[Po4a-devel]Encoding options

[Po4a-devel][CVS]...

Re: [Po4a-devel][CVS]...

Jordi Vilalta

Tuesday, 3 August 2004 Tue, 3 Aug '04

8:24 a.m.

Hi, Today I had a quick look around the charset options and I got some questions: I haven't seen any named option for choosing the po file charset. Should we have one (-P, --po-charset), or should we handle all the po files with the same charset? po4a-translate doesn't have the option to select the localized file charset. Should we put it? Or may it take it from the po file? What should the defaults point to? iso-8859-1? utf-8? Something else? I'll try to put my hands on TransTractor and try to see how to integrate all this. Hopefully it won't hurt too much :) Regards, Jordi Vilalta

Show replies by date

Denis Barbier

Tuesday, 3 August Tue, 3 Aug

3:54 p.m.

On Tue, Aug 03, 2004 at 03:24:13PM +0200, Jordi Vilalta wrote:

...

PO files declare their encoding in their header field, so this option is only relevant when generating PO files. This is done only once, and the one who generates PO files in this context does often not know which encoding is used, so it is better to have an invalid charset as in "Content-Type: text/plain; charset=CHARSET\n" and let translators puts the right value.

...

po4a-translate doesn't have the option to select the localized file charset. Should we put it? Or may it take it from the po file? What should the defaults point to? iso-8859-1? utf-8? Something else?

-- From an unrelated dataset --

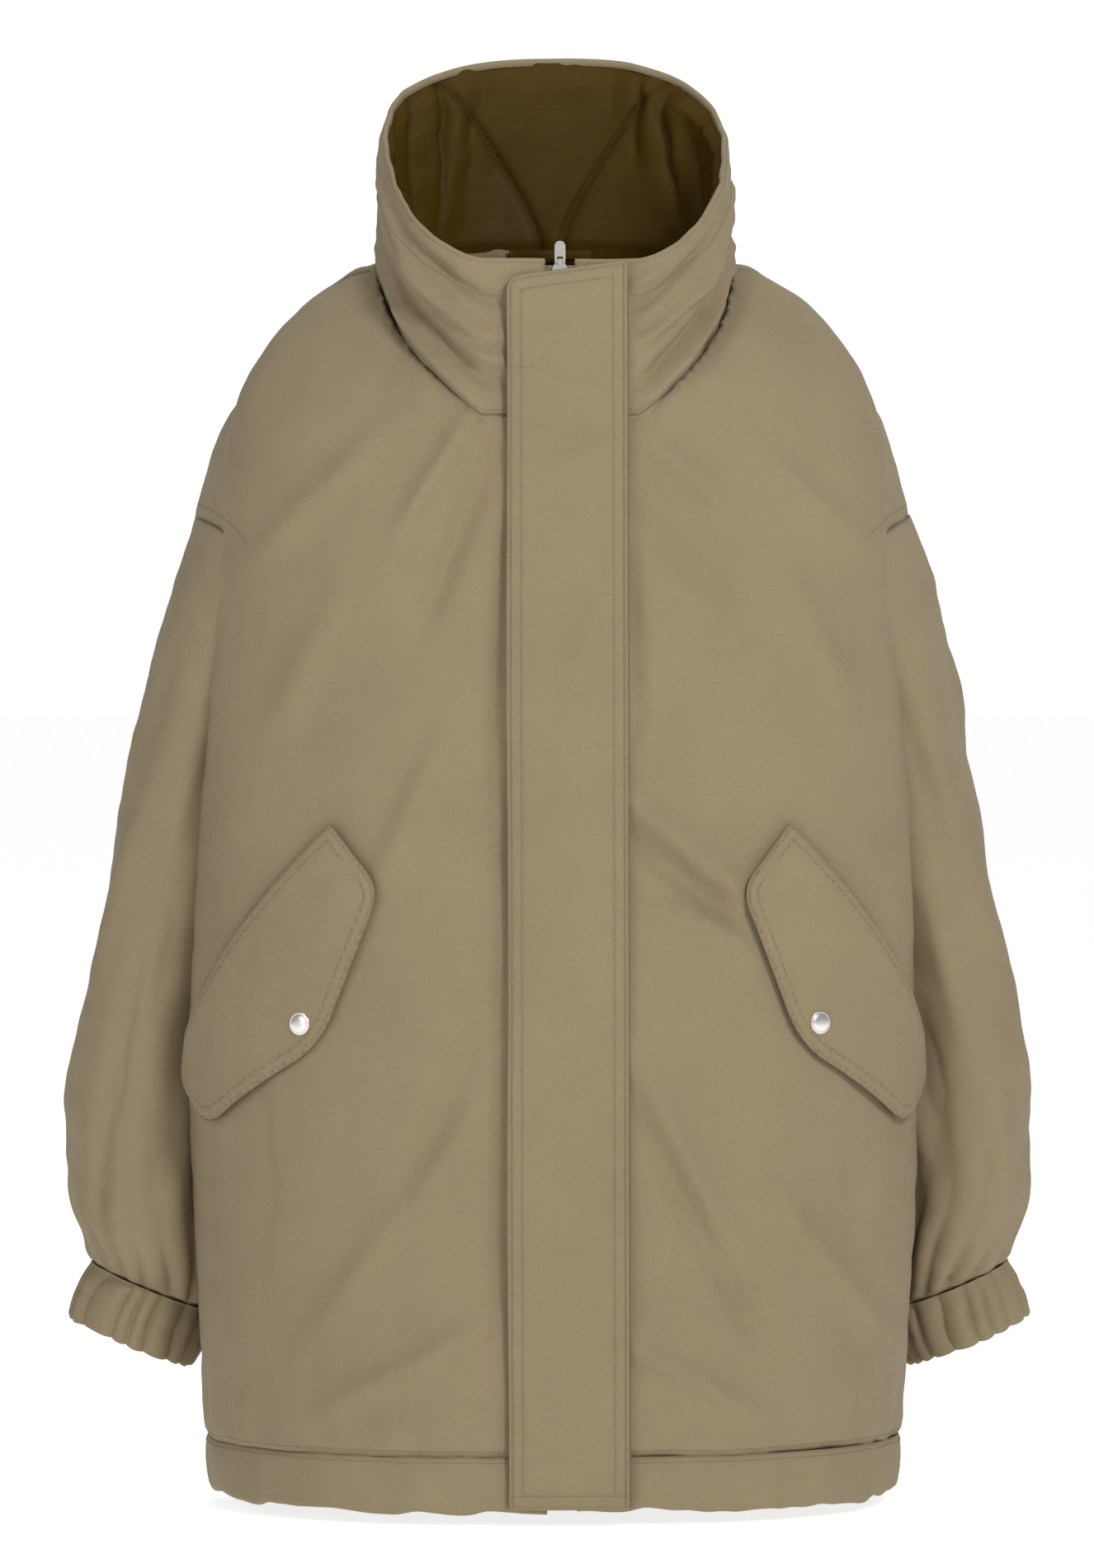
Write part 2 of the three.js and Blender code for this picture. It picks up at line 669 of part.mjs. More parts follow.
function addPull() {
  const foot = pivot.z - pullThickness / 2;
  const outline = new THREE.Shape();
  outline.moveTo(-pullHalfWidth + 0.8, foot);
  outline.lineTo(pullHalfWidth - 0.8, foot);
  outline.lineTo(pullHalfWidth, foot + 1.5);
  outline.lineTo(pullHalfWidth, foot + pullLength - pullHalfWidth);
  outline.absarc(0, foot + pullLength - pullHalfWidth, pullHalfWidth, 0, Math.PI, false);
  outline.lineTo(-pullHalfWidth, foot + 1.5);
  const eye = new THREE.Path([
    new THREE.Vector2(-pullEyeHalf, pivot.z + pullThickness / 2),
    new THREE.Vector2(-pullEyeHalf, pivot.z + pullThickness / 2 + pullEyeLength),
    new THREE.Vector2(pullEyeHalf, pivot.z + pullThickness / 2 + pullEyeLength),
    new THREE.Vector2(pullEyeHalf, pivot.z + pullThickness / 2),
  ]);
  outline.holes.push(eye);
  addMesh(front, "zip_pull", plate(outline, pivot.y - pullThickness / 2, pullThickness), "metal");
}

function flapOutline() {
  const shape = new THREE.Shape();
  shape.moveTo(flapFree, flapBottom);
  shape.lineTo(flapSeam, flapBottom);
  shape.lineTo(flapSeam, flapTopSeam);
  shape.lineTo(flapFree + flapCorner, flapTopFree + 0.5);
  shape.quadraticCurveTo(flapFree, flapTopFree, flapFree, flapTopFree - flapCorner);
  return shape;
}

const facingNear = -flapStandOff - flapPly;
const outerNear = facingNear - gap - flapPly;

function addStormFlap() {
  addMesh(front, "storm_flap_outer", plate(flapOutline(), outerNear, flapPly), "twill");
  addMesh(front, "storm_flap_facing", plate(flapOutline(), facingNear, flapPly), "twill");
  const strip = block(flapSeam - 2 * seamStripHalf, flapSeam + 1, -flapStandOff + gap, -gap,
    flapBottom, flapTopFree);
  addMesh(front, "storm_flap_seam_strip", strip, "twill");
  hiddenSnapHeights.forEach((z, i) => {
    const socket = addMesh(front, `storm_flap_snap_socket_${i + 1}`, socketGeometry(flapStandOff - gap), "metal");
    const stud = addMesh(front, `storm_flap_snap_stud_${i + 1}`, studGeometry(flapStandOff - 0.6), "metal");
    socket.position.set(hiddenSnapX, 0, z);
    stud.position.set(hiddenSnapX, 0, z);
  });
}

// Both are drawn about their own axis, with the front's surface at 0 and distances out of it.
const studBase = 1.3;

function socketGeometry(top) {
  const foot = studBase + gap;
  const edge = snapRadius - 0.5;
  return turned([[socketHole, foot], [edge, foot], [snapRadius, top], [socketHole, top], [socketHole, foot]]);
}

function studGeometry(top) {
  const base = [[0, gap], [snapRadius, gap], [snapRadius - 0.4, studBase], [studRadius, studBase]];
  return turned([...base, [studRadius, top - 0.3], [studRadius - 0.4, top], [0, top]]);
}

// ---------------------------------------------------------------- pockets

// A point on the front at a turn and a height, stood off from the cloth's flat facets.
function frontPoint(turn, z, off) {
  const step = 90 / frontSteps;
  const low = Math.min(Math.floor(turn / step), frontSteps - 1) * step;
  const above = bodyHeights.find((height) => height >= z);
  const below = bodyHeights[bodyHeights.indexOf(above) - 1];
  const [a, b] = [below, above].map((height) => {
    const start = bodyPoint(low, false, height);
    return start.lerp(bodyPoint(low + step, false, height), (turn - low) / step);
  });
  const p = a.lerp(b, (z - below) / (above - below));
  return p.addScaledVector(frontNormal(turn, z), off);
}

function frontNormal(turn, z) {
  const step = 2;
  const across = bodyPoint(turn + step, false, z).sub(bodyPoint(turn - step, false, z));
  const rise = bodyPoint(turn, false, z + 10).sub(bodyPoint(turn, false, z - 10));
  return across.cross(rise).normalize();
}

// A curved plate between two edges given as lists of { turn, z }, from depth near to depth far.
function wrappedPlate(first, second, rows, near, far) {
  const grid = [];
  for (let row = 0; row <= rows; row += 1) {
    for (let i = 0; i < first.length; i += 1) {
      const turn = THREE.MathUtils.lerp(first[i].turn, second[i].turn, row / rows);
      const z = THREE.MathUtils.lerp(first[i].z, second[i].z, row / rows);
      grid.push({ turn, z });
    }
  }
  const columns = first.length;
  const points = [near, far].flatMap((off) => grid.map((g) => frontPoint(g.turn, g.z, off)));
  const other = grid.length;
  const triangles = [];
  const quad = (a, b, c, d) => triangles.push([a, b, c], [a, c, d]);
  for (let row = 0; row < rows; row += 1) {
    for (let i = 0; i < columns - 1; i += 1) {
      const a = row * columns + i;
      quad(a, a + 1, a + 1 + columns, a + columns);
      quad(other + a, other + a + columns, other + a + 1 + columns, other + a + 1);
    }
  }
  for (let i = 0; i < columns - 1; i += 1) {
    const top = rows * columns + i;
    quad(i, other + i, other + i + 1, i + 1);
    quad(top, top + 1, other + top + 1, other + top);
  }
  for (let row = 0; row < rows; row += 1) {
    const a = row * columns;
    const b = a + columns - 1;
    quad(a, a + columns, other + a + columns, other + a);
    quad(b, other + b, other + b + columns, b + columns);
  }
  return [points, triangles];
}

// Points along a chain of corners, the same number on each stretch.
function chain(corners, each) {
  const out = [corners[0]];
  for (let k = 1; k < corners.length; k += 1) {
    for (let i = 1; i <= each; i += 1) {
      const turn = THREE.MathUtils.lerp(corners[k - 1].turn, corners[k].turn, i / each);
      const z = THREE.MathUtils.lerp(corners[k - 1].z, corners[k].z, i / each);
      out.push({ turn, z });
    }
  }
  return out;
}

const mirrorPoints = (points, side) => points.map((p) => new THREE.Vector3(side * p.x, p.y, p.z));
const hingeAt = (t) => ({
  turn: THREE.MathUtils.lerp(flapHinge[0].turn, flapHinge[1].turn, t),
  z: THREE.MathUtils.lerp(flapHinge[0].z, flapHinge[1].z, t),
});

// Puts a turned piece on the front at a turn and a height, its axis along the cloth's normal.
function placeOnFront(mesh, turn, z, side) {
  const p = frontPoint(turn, z, pocketSnapSeat);
  const normal = frontNormal(turn, z);
  mesh.position.set(side * p.x, p.y, p.z);
  const outwards = new THREE.Vector3(side * normal.x, normal.y, normal.z);
  mesh.quaternion.setFromUnitVectors(new THREE.Vector3(0, -1, 0), outwards);
}

function addPockets() {
  const hinge = chain([hingeAt(0), hingeAt(0.2), hingeAt(0.4), hingeAt(0.8), hingeAt(1)], 2);
  const free = chain([flapUpperCorner, lerpCorner(flapUpperCorner, flapPoint, 0.5), flapPoint,
    flapLowerCorner, flapEndCorner], 2);
  const mouth = chain([flapHinge[0], flapHinge[1]], 10);
  const foot = mouth.map(({ turn, z }) => ({ turn: turn - 4, z: z - 110 }));
  const capNear = pocketStandOff + pocketPly + 2 * gap;
  for (const [name, side] of [["right", -1], ["left", 1]]) {
    const [points, triangles] = wrappedPlate(hinge, free, 3, pocketStandOff, pocketStandOff + pocketPly);
    addSolid(`${name}_pocket_flap`, toSolid(mirrorPoints(points, side), triangles), "twill");
    const [bagPoints, bagTriangles] = wrappedPlate(mouth, foot, 4, -bagDepth - bagThickness, -bagDepth);
    addSolid(`${name}_pocket_bag`, toSolid(mirrorPoints(bagPoints, side), bagTriangles), "lining");
    const cap = turned([[0, capNear], [capRadius, capNear], [capRadius, capNear + 0.6],
      [capRadius * 0.8, capNear + capHeight * 0.85], [capRadius * 0.4, capNear + capHeight], [0, capNear + capHeight]]);
    const pieces = [
      ["snap_cap", cap],
      ["snap_socket", socketGeometry(pocketStandOff - pocketSnapSlack)],
      ["snap_stud", studGeometry(pocketStandOff - pocketSnapSlack - gap)],
    ];
    for (const [piece, geometry] of pieces) {
      const mesh = addMesh(garment, `${name}_pocket_${piece}`, geometry, "metal");
      placeOnFront(mesh, pocketSnap.turn, pocketSnap.z, side);
    }
  }
}

function lerpCorner(a, b, t) {
  return { turn: THREE.MathUtils.lerp(a.turn, b.turn, t), z: THREE.MathUtils.lerp(a.z, b.z, t) };
}

// ---------------------------------------------------------------- hanging loop

const loopHeight = neckBackHeight - loopRise;
const loopSeatY = insetRings(bodyRings(), liningStart + liningWall).at(-1)[frontSteps + backSteps].y;

function addHangingLoop() {
  const seat = loopSeatY - loopThickness / 2 + loopTuck;
  const path = new THREE.CatmullRomCurve3([
    new THREE.Vector3(-loopHalf, seat, loopHeight),
    new THREE.Vector3(-loopHalf * 0.8, seat - 1, loopHeight),
    new THREE.Vector3(-loopHalf * 0.5, seat - loopBow * 0.8, loopHeight),
    new THREE.Vector3(0, seat - loopBow, loopHeight),
    new THREE.Vector3(loopHalf * 0.5, seat - loopBow * 0.8, loopHeight),
    new THREE.Vector3(loopHalf * 0.8, seat - 1, loopHeight),
    new THREE.Vector3(loopHalf, seat, loopHeight),
  ]);
  const section = new THREE.Shape([
    new THREE.Vector2(-loopWidth / 2, -loopThickness / 2),
    new THREE.Vector2(loopWidth / 2, -loopThickness / 2),
    new THREE.Vector2(loopWidth / 2, loopThickness / 2),
    new THREE.Vector2(-loopWidth / 2, loopThickness / 2),
  ]);
  const geometry = new THREE.ExtrudeGeometry(section, { steps: 16, bevelEnabled: false, extrudePath: path });
  addMesh(garment, "hanging_loop", geometry, "lining");
  return seat;
}

addBodyLayers();
addCuffs();
addZip();
addSlider();
addPull();
addStormFlap();
addPockets();
const loopSeat = addHangingLoop();

garment.position.set(0, -loopSeat, -loopHeight);

export default jacket;
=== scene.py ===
import json
import math
from contextlib import contextmanager
import bmesh
import bpy
import numpy as np
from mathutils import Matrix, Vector
from mathutils.bvhtree import BVHTree
from mathutils.kdtree import KDTree

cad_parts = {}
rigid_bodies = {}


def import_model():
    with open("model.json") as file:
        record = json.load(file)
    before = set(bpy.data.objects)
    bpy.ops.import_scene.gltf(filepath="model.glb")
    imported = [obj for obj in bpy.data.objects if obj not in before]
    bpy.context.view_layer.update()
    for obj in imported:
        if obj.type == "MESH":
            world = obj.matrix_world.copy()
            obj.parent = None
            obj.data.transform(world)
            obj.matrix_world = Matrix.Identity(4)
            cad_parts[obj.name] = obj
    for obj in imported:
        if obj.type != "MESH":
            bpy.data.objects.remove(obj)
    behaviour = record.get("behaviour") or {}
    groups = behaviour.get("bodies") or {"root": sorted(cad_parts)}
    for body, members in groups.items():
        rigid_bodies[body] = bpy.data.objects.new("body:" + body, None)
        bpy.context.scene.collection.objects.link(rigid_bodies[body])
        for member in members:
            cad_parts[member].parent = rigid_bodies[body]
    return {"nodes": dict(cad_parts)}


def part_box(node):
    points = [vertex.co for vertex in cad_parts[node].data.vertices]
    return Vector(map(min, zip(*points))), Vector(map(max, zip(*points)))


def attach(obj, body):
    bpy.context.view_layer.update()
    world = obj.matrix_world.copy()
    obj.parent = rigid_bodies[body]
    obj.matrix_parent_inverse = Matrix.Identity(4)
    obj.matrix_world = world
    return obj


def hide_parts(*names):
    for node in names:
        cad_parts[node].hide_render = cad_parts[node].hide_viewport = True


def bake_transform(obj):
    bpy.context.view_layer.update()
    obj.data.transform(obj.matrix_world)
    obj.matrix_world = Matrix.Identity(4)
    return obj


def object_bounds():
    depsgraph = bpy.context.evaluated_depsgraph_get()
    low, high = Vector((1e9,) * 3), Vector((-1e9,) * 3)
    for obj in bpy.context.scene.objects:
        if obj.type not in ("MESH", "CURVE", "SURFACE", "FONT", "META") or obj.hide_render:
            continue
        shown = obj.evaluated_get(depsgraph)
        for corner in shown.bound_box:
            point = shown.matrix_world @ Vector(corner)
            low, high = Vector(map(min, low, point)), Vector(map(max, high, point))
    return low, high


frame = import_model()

scene = bpy.context.scene
for spare in [o for o in bpy.data.objects if o.name in ("Cube", "Light", "Camera")]:
    bpy.data.objects.remove(spare)
cadLow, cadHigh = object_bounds()  # the model's own box, kept before anything is added
scene.view_settings.view_transform = "Standard"
print("frame loaded:", len(frame["nodes"]), "nodes")

# The garment is drawn in millimetres up from its hem, y = 0 at mid depth, then placed where the hem band is.
body = {
    "hemHalf": 233, "hipHalf": 246, "waistHalf": 238, "chestHalf": 226,
    "hip": 300, "waist": 480, "chest": 660,
    "frontDepthHem": 150, "frontDepthRim": 105, "backDepth": 130,
    "widestHip": 22, "widestWaist": 4, "widestChest": -15,
    "frontFlat": 52, "backFlat": 30, "hemBand": 38, "zipGap": 10,
    "seamSide": 46, "seamNeck": 5, "shoulderSwell": 52,
}
neck = {"half": 119, "front": 729, "side": 826, "back": 845, "backDepth": 85}
rim = {"half": 116, "front": 832, "side": 910, "back": 967, "backDepth": 95, "widest": 10, "swell": 1}
# one sleeve from the shoulder down: centre x, y, z, half width, half depth, lean, turn in degrees
sleeveStops = [
    (150, 26, 740, 38, 58, 58, 0), (184, 34, 703, 44, 74, 36, 0), (200, 40, 640, 46, 84, 25, 0),
    (222, 62, 545, 46, 86, 13, 8), (238, 76, 456, 46, 84, 11, 14), (257, 84, 346, 47, 82, 10, 14),
    (270, 88, 252, 51, 82, 12, 12), (272, 86, 195, 51, 78, 16, 10), (270, 84, 157, 47, 66, 20, 5),
    (271, 84, 134, 44, 54, 22, 0),
]
armholeStop = 2
frontLean = (body["frontDepthHem"] - body["frontDepthRim"]) / rim["front"]
frontAngle = math.atan(frontLean)
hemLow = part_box("hem_band")[0] * 1000
shift = np.array([0, hemLow.y + body["frontDepthHem"], hemLow.z])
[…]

ISO-8859-1 is culturally biased, the only choices are UTF-8 and the charset of the PO file, so a --encoding=po|utf8 should be sufficient. I have no opinion about the default value. Denis

Jordi Vilalta

4:46 p.m.

On Tue, 3 Aug 2004, Denis Barbier wrote:

...

On Tue, Aug 03, 2004 at 03:24:13PM +0200, Jordi Vilalta wrote: > Hi, > > Today I had a quick look around the charset options and I got some > questions: > > I haven't seen any named option for choosing the po file charset. Should > we have one (-P, --po-charset), or should we handle all the po files with > the same charset? PO files declare their encoding in their header field, so this option is only relevant when generating PO files. This is done only once, and the one who generates PO files in this context does often not know which encoding is used, so it is better to have an invalid charset as in "Content-Type: text/plain; charset=CHARSET\n" and let translators puts the right value.

Ok, good point of view. The other part is the charset of the msgids, because they have to be converted from the master file's charset to something. What should it be?

...

> po4a-translate doesn't have the option to select the localized file > charset. Should we put it? Or may it take it from the po file? > > What should the defaults point to? iso-8859-1? utf-8? Something else? ISO-8859-1 is culturally biased, the only choices are UTF-8 and the charset of the PO file, so a --encoding=po|utf8 should be sufficient. I have no opinion about the default value.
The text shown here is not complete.